3. Explaining Condition and Marketability
Public records don’t always reflect:
Deferred maintenance
Outdated kitchens or baths
Layout issues
Functional obsolescence
An agent can help translate these issues into market impact, explaining how buyers typically discount properties with similar characteristics. Photos, notes, and agent commentary can support this context when speaking with the assessor or board.
4. Helping You Frame the Argument Correctly
Appeals are strongest when they stay focused on:
Market value
Comparable sales
Objective differences
An agent can help you:
Avoid emotional or subjective arguments
Focus on data the assessor is required to consider
Present information clearly and concisely
This matters, especially at Local Boards and County Boards where time is limited.
How This Fits Into the Appeal Steps
During Informal Review or Open Book
An agent’s analysis can:
Confirm whether an informal correction is warranted
Support discussions with assessor staff
Help identify factual errors vs market disagreements
Many valuation issues are resolved at this stage when supported by clear data.

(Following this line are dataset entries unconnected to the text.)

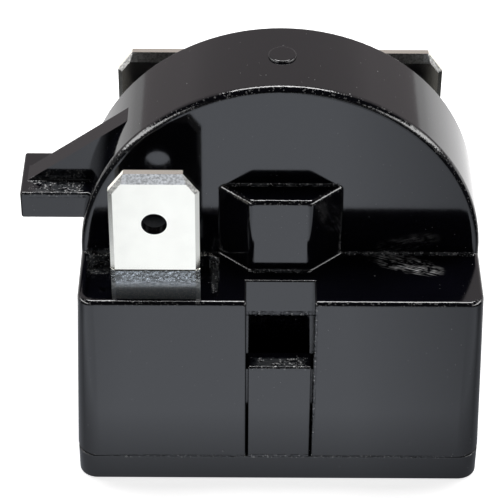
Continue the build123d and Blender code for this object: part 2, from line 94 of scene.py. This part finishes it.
def add_node(tree, kind, inputs=None, **settings):
    """A node of one kind, with its settings, and inputs given as values or linked sockets."""
    made = tree.nodes.new(kind)
    for name, value in settings.items():
        setattr(made, name, value)
    for name, value in (inputs or {}).items():
        socket = made.inputs[name]
        if isinstance(value, bpy.types.NodeSocket):
            tree.links.new(value, socket)
        else:
            socket.default_value = value
    return made


def maths(tree, operation, first, second=0.0):
    """One operation on two numbers."""
    return add_node(tree, "ShaderNodeMath", {0: first, 1: second}, operation=operation).outputs[0]


def remap(tree, value, from_low, from_high, to_low=0.0, to_high=1.0):
    """A number moved from one range to another, and kept inside it."""
    inputs = {"Value": value, "From Min": from_low, "From Max": from_high}
    inputs.update({"To Min": to_low, "To Max": to_high})
    return add_node(tree, "ShaderNodeMapRange", inputs).outputs["Result"]


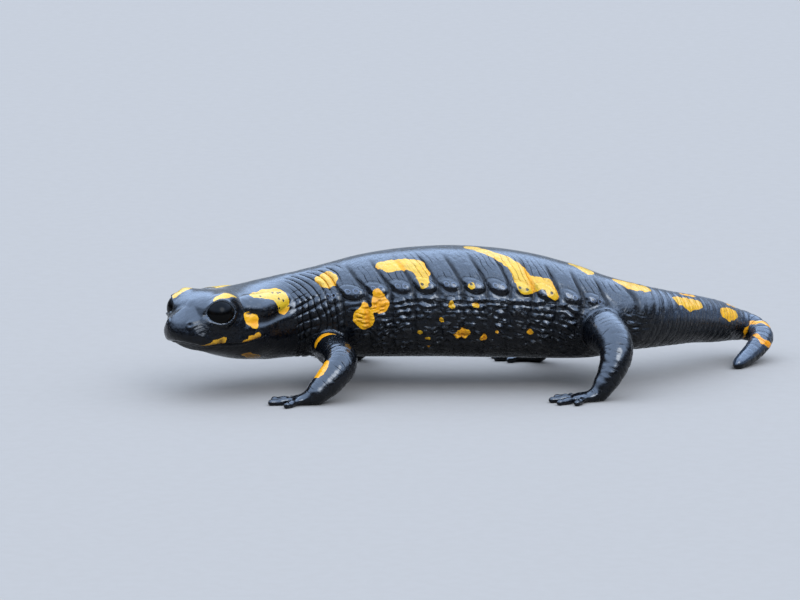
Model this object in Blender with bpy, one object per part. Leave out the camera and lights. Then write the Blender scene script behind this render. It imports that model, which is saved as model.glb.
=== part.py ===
"""A fire salamander (Salamandra salamandra), still and life-size, walking with its head turned to its left.

The head points along -X, the animal's left side faces -Y, and +Z is up. The floor is z = 0, and the origin
lies on it under the middle of the model. Sizes are in millimetres and become metres when a mesh is made.

The body is one tube along the spine, from the snout to the tip of the tail, parted into lengths. Each leg is
a tube from inside the trunk to the wrist or ankle, parted at the elbow or knee, with a hand or foot of
flat-soled digits.
"""

import math
from typing import NamedTuple

import bmesh
import bpy
import numpy as np
from mathutils import Matrix, Vector

MM = 0.001
GAP = 0.3
CENTRE = (1.229, 0.991)

BODY_SIDES = 26
LEG_SIDES = 12
DIGIT_SIDES = 6
BALL_SIDES, BALL_RINGS = 14, 8

SNOUT_CAP = 4.6
TAIL_CAP = 1.6
TRUNK_CUT_SPAN = (28.0, 114.0)
TRUNK_CUT_RINGS = 36
EYE_STATION = 8.35
EYE_OUT = 5.0
EYE_HEIGHT = 17.95
EYE_RADIUS = 3.45
MOUTH_REAR = 16.8
MOUTH_HALF_WIDTH = 16.0
JAW_SLANT, BELOW_JAW = 2.5, -5.0
MOUTH_POINTS = 12
FLOOR_CUT_DEPTH, FLOOR_CUT_REACH = 8.0, 120.0
BULGE_FALL = 1.2
SNOUT_CROWDING, TAIL_CROWDING = 0.45, 0.6
SHARP_ANGLE = 50.0
SPINE_STEP, LIMB_STEP = 0.05, 0.02
ROUNDING_SAMPLES = 13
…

Before a Local Board or County Board Hearing
If you’re appearing before a board:
Agent-provided comparable sales can support your case
Market context helps explain why certain sales are more relevant than others
Clear documentation improves credibility
The property owner still presents the appeal, but preparation matters.
Important Reality Check
Even with strong data:
Boards may still uphold the assessor’s value
Market shifts can work both directions
Values can go up, not just down - this is important to note. It’s not common, but, If, during the appeal:
Stronger comparable sales are introduced
Errors are discovered that actually undervalued the property
Market evidence supports a higher value than what was assessed
A good agent will tell you when an appeal is unlikely to succeed.